Will you return, word for word, only the lines from the top of the data below down to and including the one with "# toes, Y up"?

• Given information:
┏━━

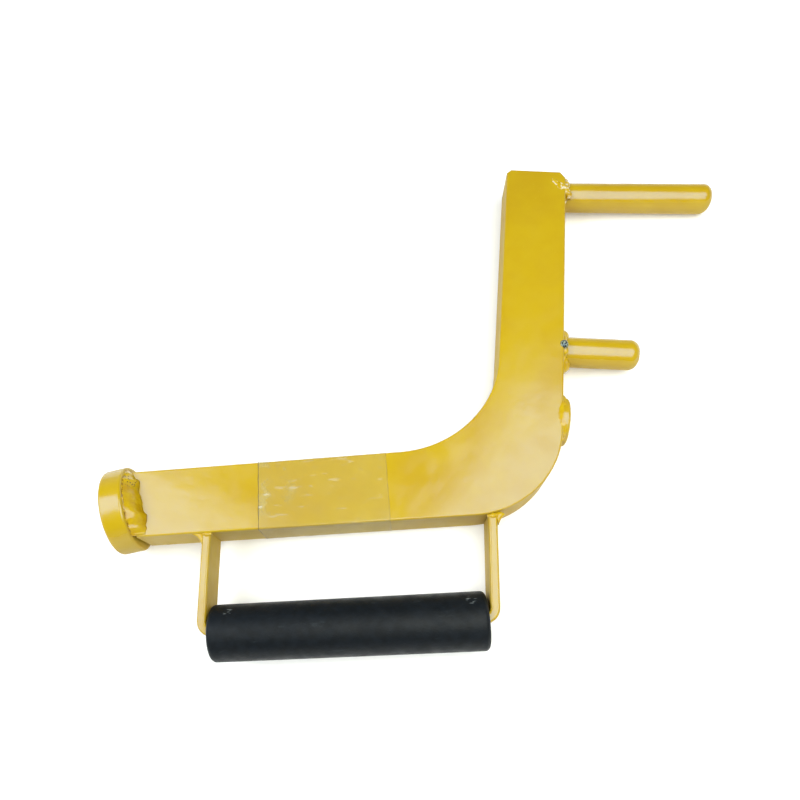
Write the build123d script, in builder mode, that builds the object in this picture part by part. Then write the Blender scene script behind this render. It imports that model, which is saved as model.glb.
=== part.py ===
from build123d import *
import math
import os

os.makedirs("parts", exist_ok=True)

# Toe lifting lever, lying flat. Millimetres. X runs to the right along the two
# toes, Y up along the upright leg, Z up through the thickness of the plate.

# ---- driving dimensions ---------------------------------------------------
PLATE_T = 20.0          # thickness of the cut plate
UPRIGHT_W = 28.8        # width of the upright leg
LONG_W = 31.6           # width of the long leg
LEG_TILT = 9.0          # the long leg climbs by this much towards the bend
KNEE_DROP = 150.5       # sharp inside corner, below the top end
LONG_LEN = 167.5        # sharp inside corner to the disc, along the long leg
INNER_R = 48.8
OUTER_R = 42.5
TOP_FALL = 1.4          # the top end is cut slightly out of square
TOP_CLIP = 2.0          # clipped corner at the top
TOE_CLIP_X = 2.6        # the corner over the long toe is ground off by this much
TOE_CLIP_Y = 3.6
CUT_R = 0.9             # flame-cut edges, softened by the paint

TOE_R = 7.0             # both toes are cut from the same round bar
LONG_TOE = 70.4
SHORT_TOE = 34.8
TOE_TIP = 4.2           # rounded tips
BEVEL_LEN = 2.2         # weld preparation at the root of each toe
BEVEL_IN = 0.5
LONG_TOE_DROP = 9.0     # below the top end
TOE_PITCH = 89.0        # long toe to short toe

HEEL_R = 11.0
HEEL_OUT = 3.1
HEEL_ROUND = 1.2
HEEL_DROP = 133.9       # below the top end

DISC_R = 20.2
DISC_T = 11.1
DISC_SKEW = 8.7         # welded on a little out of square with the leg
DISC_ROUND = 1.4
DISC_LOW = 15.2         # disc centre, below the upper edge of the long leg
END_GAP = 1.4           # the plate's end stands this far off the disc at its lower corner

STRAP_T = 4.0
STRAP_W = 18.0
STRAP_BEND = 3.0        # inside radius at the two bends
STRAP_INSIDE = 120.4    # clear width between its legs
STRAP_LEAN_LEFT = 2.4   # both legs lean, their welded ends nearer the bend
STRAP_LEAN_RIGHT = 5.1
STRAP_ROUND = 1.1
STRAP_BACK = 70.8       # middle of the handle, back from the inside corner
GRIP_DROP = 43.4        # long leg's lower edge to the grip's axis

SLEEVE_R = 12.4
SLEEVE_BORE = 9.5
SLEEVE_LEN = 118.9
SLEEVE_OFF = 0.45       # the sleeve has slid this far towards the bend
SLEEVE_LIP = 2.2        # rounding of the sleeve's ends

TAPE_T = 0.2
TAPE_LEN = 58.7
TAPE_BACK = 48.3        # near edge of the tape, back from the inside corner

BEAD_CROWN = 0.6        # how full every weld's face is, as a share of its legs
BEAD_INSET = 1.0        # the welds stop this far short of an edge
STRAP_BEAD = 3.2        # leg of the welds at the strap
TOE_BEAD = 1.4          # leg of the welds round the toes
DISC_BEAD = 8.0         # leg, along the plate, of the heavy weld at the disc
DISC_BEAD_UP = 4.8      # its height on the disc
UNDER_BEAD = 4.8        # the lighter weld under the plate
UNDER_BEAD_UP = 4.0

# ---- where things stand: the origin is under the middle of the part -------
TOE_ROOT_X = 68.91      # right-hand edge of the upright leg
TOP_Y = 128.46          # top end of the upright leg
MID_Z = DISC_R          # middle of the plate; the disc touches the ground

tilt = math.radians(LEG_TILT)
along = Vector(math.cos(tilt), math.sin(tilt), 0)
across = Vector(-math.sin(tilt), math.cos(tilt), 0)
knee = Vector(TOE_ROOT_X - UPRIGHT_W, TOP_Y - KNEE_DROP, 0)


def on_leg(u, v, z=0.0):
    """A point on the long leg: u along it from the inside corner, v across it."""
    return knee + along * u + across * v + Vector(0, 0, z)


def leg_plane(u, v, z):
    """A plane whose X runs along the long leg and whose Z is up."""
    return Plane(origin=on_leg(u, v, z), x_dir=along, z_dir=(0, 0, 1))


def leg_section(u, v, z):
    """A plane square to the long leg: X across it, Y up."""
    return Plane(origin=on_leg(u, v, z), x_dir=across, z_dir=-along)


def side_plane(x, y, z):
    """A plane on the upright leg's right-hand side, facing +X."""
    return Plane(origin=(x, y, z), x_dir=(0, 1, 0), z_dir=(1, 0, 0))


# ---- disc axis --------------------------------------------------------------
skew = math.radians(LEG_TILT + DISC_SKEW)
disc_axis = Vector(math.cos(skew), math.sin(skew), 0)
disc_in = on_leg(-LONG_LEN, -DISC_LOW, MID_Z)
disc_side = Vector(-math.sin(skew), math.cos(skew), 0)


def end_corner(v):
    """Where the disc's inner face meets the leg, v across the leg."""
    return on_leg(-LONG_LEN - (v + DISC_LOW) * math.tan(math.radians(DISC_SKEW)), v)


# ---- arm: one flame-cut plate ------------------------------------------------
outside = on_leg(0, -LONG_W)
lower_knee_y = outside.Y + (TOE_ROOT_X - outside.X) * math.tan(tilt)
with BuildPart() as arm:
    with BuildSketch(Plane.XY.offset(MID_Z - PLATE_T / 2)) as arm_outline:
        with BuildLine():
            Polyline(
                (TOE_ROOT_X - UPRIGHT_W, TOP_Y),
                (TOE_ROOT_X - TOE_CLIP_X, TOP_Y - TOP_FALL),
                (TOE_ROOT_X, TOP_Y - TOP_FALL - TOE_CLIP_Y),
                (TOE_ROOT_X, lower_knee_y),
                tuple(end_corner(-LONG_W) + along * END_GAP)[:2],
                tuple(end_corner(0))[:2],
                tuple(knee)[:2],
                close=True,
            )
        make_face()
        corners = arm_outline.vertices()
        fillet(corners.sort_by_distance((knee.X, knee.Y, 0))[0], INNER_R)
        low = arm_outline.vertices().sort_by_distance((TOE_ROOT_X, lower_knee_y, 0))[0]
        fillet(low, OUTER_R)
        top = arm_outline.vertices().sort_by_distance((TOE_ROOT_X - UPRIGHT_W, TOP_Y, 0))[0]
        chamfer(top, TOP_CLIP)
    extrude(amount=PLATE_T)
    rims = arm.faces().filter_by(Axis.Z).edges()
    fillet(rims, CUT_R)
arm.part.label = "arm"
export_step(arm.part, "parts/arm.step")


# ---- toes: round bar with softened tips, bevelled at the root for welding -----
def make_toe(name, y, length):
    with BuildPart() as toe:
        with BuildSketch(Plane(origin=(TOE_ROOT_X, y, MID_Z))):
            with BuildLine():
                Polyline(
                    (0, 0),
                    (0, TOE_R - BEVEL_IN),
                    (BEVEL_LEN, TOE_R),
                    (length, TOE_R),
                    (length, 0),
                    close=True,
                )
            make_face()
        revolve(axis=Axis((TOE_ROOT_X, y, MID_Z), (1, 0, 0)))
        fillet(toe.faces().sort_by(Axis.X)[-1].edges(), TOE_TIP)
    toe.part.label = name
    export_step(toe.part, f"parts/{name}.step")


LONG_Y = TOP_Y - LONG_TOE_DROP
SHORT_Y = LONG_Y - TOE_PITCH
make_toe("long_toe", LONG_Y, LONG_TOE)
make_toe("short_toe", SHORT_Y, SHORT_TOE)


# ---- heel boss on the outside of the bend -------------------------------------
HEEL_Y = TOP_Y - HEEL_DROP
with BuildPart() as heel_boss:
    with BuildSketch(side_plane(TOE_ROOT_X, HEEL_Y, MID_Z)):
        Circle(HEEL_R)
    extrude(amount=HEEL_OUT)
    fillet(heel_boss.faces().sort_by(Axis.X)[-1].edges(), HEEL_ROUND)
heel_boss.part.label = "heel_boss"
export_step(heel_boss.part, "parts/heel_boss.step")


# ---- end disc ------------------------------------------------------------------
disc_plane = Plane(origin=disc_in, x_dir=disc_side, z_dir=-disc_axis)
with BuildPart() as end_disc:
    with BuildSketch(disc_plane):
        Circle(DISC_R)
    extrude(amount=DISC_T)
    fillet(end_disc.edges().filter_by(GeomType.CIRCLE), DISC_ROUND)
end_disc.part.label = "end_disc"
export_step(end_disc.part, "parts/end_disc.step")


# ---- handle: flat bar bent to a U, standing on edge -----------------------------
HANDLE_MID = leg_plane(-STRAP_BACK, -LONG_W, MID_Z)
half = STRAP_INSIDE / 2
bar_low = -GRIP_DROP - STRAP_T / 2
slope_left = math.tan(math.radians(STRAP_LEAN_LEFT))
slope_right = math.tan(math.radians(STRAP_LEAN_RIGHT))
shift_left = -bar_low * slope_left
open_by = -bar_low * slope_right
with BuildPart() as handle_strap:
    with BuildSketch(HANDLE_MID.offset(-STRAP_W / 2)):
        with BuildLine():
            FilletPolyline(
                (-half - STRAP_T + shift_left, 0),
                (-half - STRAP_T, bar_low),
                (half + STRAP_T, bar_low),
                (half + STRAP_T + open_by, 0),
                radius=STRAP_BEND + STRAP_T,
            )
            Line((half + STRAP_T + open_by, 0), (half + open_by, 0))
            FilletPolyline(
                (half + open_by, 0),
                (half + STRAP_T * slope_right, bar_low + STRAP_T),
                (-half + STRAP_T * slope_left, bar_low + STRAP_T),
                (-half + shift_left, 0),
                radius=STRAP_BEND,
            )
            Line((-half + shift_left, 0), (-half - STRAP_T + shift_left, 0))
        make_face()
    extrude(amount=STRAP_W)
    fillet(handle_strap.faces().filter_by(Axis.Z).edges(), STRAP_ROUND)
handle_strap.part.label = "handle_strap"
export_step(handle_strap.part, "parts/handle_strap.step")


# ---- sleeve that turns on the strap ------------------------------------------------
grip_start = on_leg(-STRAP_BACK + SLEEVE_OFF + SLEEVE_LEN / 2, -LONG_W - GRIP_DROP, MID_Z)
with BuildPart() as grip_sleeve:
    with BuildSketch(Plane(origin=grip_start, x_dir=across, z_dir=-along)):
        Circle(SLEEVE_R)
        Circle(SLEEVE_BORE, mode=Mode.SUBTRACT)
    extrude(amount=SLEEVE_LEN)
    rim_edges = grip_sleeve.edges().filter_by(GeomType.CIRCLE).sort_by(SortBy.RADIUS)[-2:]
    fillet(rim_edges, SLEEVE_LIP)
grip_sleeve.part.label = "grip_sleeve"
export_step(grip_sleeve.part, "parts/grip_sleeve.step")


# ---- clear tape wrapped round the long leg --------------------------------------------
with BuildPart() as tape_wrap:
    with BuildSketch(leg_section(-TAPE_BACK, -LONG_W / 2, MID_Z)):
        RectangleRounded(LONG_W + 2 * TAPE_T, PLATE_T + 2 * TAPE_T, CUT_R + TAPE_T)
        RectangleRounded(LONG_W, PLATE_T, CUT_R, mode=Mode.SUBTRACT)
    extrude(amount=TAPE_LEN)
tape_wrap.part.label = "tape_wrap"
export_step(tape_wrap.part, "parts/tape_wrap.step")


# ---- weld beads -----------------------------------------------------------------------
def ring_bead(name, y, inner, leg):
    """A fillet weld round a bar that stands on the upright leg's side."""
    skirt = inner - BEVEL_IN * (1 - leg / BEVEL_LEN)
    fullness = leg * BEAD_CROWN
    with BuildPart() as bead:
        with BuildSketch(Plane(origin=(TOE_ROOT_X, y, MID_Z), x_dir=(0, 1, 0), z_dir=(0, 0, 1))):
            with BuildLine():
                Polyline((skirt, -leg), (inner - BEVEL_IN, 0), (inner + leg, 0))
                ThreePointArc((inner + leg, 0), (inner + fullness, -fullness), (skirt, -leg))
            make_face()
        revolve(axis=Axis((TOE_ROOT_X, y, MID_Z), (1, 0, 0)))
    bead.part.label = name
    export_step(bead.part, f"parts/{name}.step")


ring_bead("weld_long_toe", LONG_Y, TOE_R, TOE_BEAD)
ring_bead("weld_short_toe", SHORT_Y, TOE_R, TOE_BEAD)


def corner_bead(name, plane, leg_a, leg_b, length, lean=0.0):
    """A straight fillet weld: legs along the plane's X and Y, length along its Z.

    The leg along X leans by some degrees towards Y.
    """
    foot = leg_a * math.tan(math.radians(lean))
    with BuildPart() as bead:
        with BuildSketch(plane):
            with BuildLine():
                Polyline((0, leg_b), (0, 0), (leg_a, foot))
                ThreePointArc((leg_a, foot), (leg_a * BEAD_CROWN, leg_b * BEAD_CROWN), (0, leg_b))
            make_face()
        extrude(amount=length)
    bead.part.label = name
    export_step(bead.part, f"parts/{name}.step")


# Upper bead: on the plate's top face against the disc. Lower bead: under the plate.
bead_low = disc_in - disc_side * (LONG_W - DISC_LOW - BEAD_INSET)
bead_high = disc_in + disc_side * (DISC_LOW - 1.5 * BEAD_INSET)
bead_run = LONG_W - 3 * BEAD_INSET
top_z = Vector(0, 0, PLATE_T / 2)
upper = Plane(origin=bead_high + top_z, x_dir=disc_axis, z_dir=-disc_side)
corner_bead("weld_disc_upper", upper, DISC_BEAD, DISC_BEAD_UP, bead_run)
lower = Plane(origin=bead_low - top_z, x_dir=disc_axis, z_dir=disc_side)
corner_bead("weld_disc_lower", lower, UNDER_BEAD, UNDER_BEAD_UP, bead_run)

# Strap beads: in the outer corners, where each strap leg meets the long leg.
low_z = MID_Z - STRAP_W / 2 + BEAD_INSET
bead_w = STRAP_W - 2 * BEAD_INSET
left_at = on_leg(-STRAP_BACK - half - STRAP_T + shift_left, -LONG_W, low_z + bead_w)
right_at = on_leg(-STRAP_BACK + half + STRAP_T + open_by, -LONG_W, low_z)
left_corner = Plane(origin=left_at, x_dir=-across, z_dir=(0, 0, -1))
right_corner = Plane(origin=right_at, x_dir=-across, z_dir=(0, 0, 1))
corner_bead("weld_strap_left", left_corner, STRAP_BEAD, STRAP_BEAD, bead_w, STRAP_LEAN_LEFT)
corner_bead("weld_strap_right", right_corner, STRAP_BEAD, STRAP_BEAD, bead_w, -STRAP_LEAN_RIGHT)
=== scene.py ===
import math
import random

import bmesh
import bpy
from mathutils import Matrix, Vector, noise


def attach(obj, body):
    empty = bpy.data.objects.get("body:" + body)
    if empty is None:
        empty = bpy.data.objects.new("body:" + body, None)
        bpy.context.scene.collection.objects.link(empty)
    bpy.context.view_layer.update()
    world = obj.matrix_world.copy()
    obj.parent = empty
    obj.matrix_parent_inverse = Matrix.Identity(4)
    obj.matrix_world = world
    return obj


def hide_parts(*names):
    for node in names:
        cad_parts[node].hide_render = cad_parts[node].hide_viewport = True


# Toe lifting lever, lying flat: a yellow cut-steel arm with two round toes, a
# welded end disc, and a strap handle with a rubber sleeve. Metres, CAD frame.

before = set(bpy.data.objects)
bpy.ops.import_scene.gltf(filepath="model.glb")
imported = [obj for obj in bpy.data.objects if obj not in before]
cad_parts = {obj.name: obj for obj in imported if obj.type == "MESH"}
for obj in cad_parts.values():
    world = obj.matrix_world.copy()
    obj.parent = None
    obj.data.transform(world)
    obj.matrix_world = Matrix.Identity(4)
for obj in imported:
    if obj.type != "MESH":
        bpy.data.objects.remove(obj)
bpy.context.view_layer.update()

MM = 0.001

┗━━

• Response to this task:
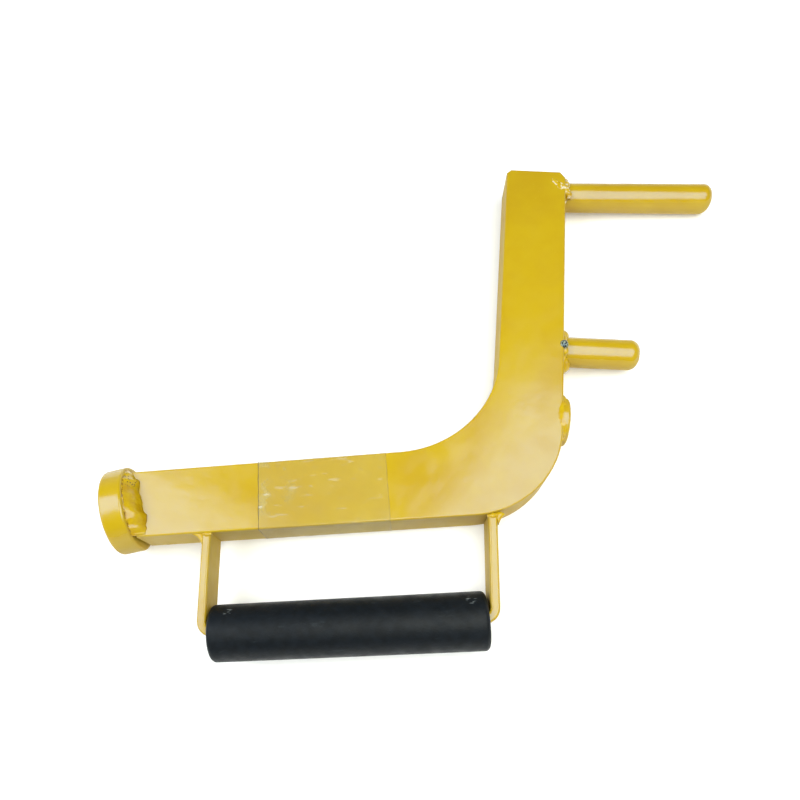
Write the build123d script, in builder mode, that builds the object in this picture part by part. Then write the Blender scene script behind this render. It imports that model, which is saved as model.glb.
=== part.py ===
from build123d import *
import math
import os

os.makedirs("parts", exist_ok=True)

# Toe lifting lever, lying flat. Millimetres. X runs to the right along the two
# toes, Y up along the upright leg, Z up through the thickness of the plate.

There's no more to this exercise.